SOURCE DATA.

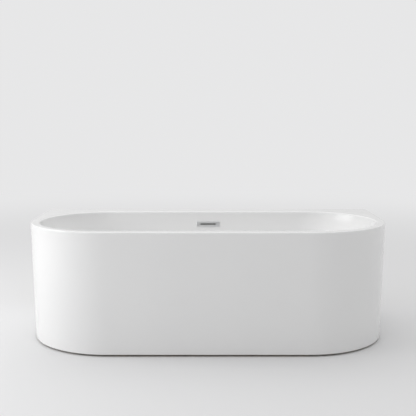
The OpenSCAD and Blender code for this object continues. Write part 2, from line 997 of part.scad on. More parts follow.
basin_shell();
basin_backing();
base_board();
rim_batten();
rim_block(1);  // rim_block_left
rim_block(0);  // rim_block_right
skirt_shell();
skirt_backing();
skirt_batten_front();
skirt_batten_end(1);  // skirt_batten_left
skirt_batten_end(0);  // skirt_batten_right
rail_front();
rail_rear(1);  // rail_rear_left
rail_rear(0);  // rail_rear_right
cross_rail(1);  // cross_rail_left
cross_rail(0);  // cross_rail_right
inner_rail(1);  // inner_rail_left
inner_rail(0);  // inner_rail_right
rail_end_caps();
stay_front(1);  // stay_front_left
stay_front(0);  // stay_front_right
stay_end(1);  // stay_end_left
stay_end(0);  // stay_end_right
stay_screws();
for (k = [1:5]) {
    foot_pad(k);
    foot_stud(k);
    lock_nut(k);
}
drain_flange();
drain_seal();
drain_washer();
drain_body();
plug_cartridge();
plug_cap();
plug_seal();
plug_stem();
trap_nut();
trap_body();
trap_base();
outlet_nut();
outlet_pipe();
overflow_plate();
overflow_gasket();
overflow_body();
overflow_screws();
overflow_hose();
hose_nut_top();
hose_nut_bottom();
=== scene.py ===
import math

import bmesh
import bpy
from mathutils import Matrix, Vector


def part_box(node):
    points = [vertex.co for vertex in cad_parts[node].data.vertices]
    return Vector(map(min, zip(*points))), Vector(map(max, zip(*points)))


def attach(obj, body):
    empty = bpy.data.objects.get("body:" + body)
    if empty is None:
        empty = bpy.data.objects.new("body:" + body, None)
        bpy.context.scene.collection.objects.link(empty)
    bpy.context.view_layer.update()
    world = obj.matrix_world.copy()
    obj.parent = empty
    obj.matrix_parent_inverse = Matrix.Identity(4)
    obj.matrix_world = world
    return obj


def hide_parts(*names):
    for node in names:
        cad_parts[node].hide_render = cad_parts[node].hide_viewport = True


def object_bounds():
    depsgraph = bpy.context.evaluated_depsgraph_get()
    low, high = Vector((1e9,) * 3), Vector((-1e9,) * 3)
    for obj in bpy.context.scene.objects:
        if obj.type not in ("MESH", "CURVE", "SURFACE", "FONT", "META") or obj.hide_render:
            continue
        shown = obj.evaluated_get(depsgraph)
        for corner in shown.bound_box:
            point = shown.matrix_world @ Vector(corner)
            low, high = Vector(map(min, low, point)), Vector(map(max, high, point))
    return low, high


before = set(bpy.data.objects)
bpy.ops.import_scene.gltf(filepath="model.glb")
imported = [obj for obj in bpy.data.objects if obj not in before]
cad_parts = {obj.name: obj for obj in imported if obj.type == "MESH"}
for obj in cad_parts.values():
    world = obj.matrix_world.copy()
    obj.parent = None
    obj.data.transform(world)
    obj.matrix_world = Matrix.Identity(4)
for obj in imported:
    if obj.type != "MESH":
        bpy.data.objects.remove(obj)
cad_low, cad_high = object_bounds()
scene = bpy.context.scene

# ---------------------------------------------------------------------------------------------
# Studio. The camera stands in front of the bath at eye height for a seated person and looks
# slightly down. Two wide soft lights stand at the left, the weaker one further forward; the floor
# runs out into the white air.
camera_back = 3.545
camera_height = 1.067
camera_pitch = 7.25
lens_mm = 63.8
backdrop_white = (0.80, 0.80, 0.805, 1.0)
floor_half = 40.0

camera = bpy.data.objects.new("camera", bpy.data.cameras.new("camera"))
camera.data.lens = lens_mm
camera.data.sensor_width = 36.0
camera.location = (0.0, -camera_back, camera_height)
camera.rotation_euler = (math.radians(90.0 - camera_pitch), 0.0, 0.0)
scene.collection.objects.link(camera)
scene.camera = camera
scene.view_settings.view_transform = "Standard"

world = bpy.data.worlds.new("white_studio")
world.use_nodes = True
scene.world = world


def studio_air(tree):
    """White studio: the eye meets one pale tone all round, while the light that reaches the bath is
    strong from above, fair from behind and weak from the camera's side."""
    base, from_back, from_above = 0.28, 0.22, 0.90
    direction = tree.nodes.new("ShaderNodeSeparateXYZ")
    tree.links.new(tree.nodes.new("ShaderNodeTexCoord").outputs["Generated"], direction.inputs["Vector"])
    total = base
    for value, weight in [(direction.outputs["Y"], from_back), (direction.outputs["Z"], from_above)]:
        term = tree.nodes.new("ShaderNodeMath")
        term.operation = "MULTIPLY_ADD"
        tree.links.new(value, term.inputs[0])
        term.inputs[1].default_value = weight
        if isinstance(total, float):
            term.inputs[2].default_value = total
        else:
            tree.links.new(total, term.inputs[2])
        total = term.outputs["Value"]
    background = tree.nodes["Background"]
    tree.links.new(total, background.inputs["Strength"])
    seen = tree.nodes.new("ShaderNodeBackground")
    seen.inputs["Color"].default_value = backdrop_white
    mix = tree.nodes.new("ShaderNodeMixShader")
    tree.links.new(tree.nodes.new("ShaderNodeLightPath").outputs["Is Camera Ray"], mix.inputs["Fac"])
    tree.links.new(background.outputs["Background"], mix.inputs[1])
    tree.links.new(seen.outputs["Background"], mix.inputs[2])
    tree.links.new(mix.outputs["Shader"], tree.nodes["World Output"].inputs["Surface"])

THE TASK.
All lines above from the one containing "trap_body();" to the one containing "for corner in" must be repeated exactly, both lines included, and no others.

CORRECT OUTPUT.
trap_body();
trap_base();
outlet_nut();
outlet_pipe();
overflow_plate();
overflow_gasket();
overflow_body();
overflow_screws();
overflow_hose();
hose_nut_top();
hose_nut_bottom();
=== scene.py ===
import math

import bmesh
import bpy
from mathutils import Matrix, Vector


def part_box(node):
    points = [vertex.co for vertex in cad_parts[node].data.vertices]
    return Vector(map(min, zip(*points))), Vector(map(max, zip(*points)))


def attach(obj, body):
    empty = bpy.data.objects.get("body:" + body)
    if empty is None:
        empty = bpy.data.objects.new("body:" + body, None)
        bpy.context.scene.collection.objects.link(empty)
    bpy.context.view_layer.update()
    world = obj.matrix_world.copy()
    obj.parent = empty
    obj.matrix_parent_inverse = Matrix.Identity(4)
    obj.matrix_world = world
    return obj


def hide_parts(*names):
    for node in names:
        cad_parts[node].hide_render = cad_parts[node].hide_viewport = True


def object_bounds():
    depsgraph = bpy.context.evaluated_depsgraph_get()
    low, high = Vector((1e9,) * 3), Vector((-1e9,) * 3)
    for obj in bpy.context.scene.objects:
        if obj.type not in ("MESH", "CURVE", "SURFACE", "FONT", "META") or obj.hide_render:
            continue
        shown = obj.evaluated_get(depsgraph)
        for corner in shown.bound_box:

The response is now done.